A mis cinco sobrinos restantes incluso podría añadir a Sandra, hija de mi cuñado, a la que conozco desde niña y, además, me ha convertido hace poco en tía abuela postiza, un calificativo que todavía estoy tratando de digerir.
Fui tía con sólo quince años, cuando vino al mundo Pablo. Vivió en casa de mis padres durante dos años y medio, por lo que jugamos con él hasta la extenuación y fue el primer varón que llegó para ocupar su sitio en un hogar repleto de mujeres. Por eso fue siempre, con permiso de los demás, el preferido de su abuelo. Al nacer Raquel, la segunda de la lista, yo tenía claro que quería una niña. No sé por qué esa fijación con el género femenino; será que siempre me ha ofrecido mucha más confianza. Resultó un bebé precioso, de grandes ojos azules herencia de mi padre, al que adoraba, y del que nunca quería separarse. La llegada de Diego, su hermano, fue aplaudida por toda la familia, ilusionada no sólo por haber logrado la parejita, sino porque desde niño demostró ese carácter afable que nunca ha abandonado. Puedo asegurar que jamás, en sus treinta años de vida, he conseguido verle enfadado.
Pasaron unos añitos hasta que nació Irene, antes de lo previsto y mediante cesárea, circunstancia que hace poco ella ha aprovechado para reprochar a su madre, sin ninguna base científica, ser la causante de sus alergias. Con ella también he tenido siempre una química especial, y por eso a veces afirma, sin rubor alguno, ser mi preferida, algo que yo niego de forma tajante, porque si de verdad tuviera alguna predilección, que no es el caso, jamás lo declararía. El último de la lista es Mario, que también es mi ahijado y al que tuve la suerte de cuidar unos meses siendo bebé, por lo que disfruté del honor de escuchar su primera palabra, a saber, “ampa”, cuyo significado, claro y conciso, señalado con el dedo para que no existieran dudas, era “lámpara”.

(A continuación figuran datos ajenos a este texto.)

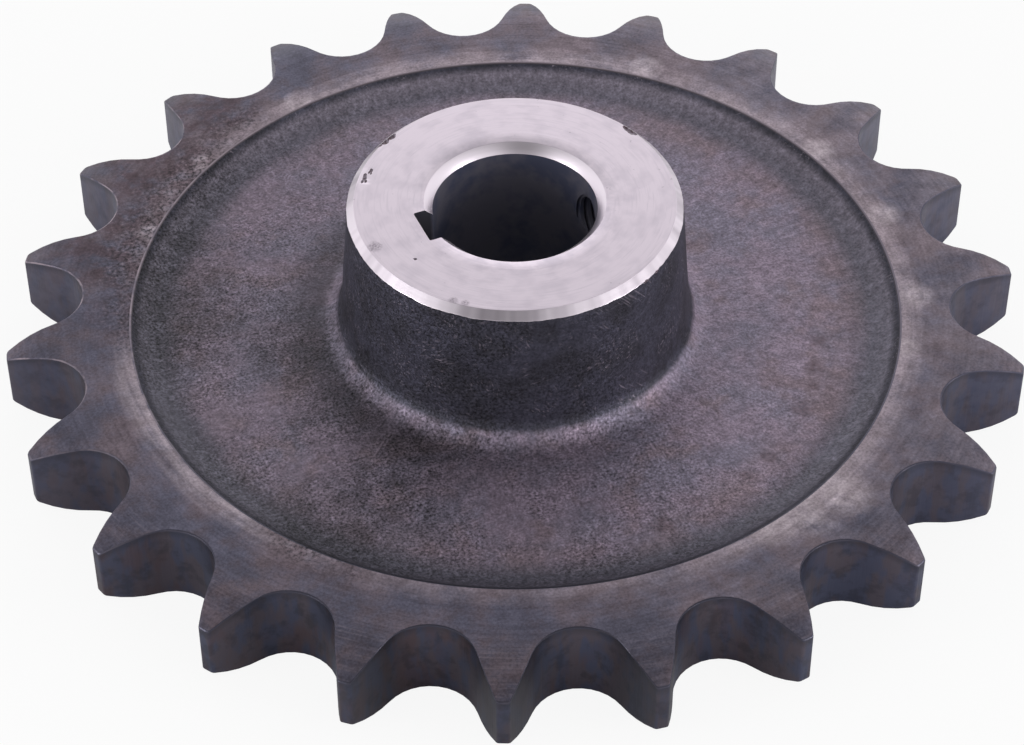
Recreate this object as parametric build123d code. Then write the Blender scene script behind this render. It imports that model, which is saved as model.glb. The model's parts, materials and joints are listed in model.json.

Alguien me dijo hace poco que ser tía no es, ni de lejos, comparable al sentimiento que provoca ser madre. Y hasta es probable que sea cierto. Pero a cambio dispongo de un caudal inmenso de afecto para repartir, a partes iguales, entre todos mis sobrinos, cariño que me es devuelto sin contrapartidas y del que disfruto cada día con inmenso placer. Definitivamente, soy una mujer afortunada.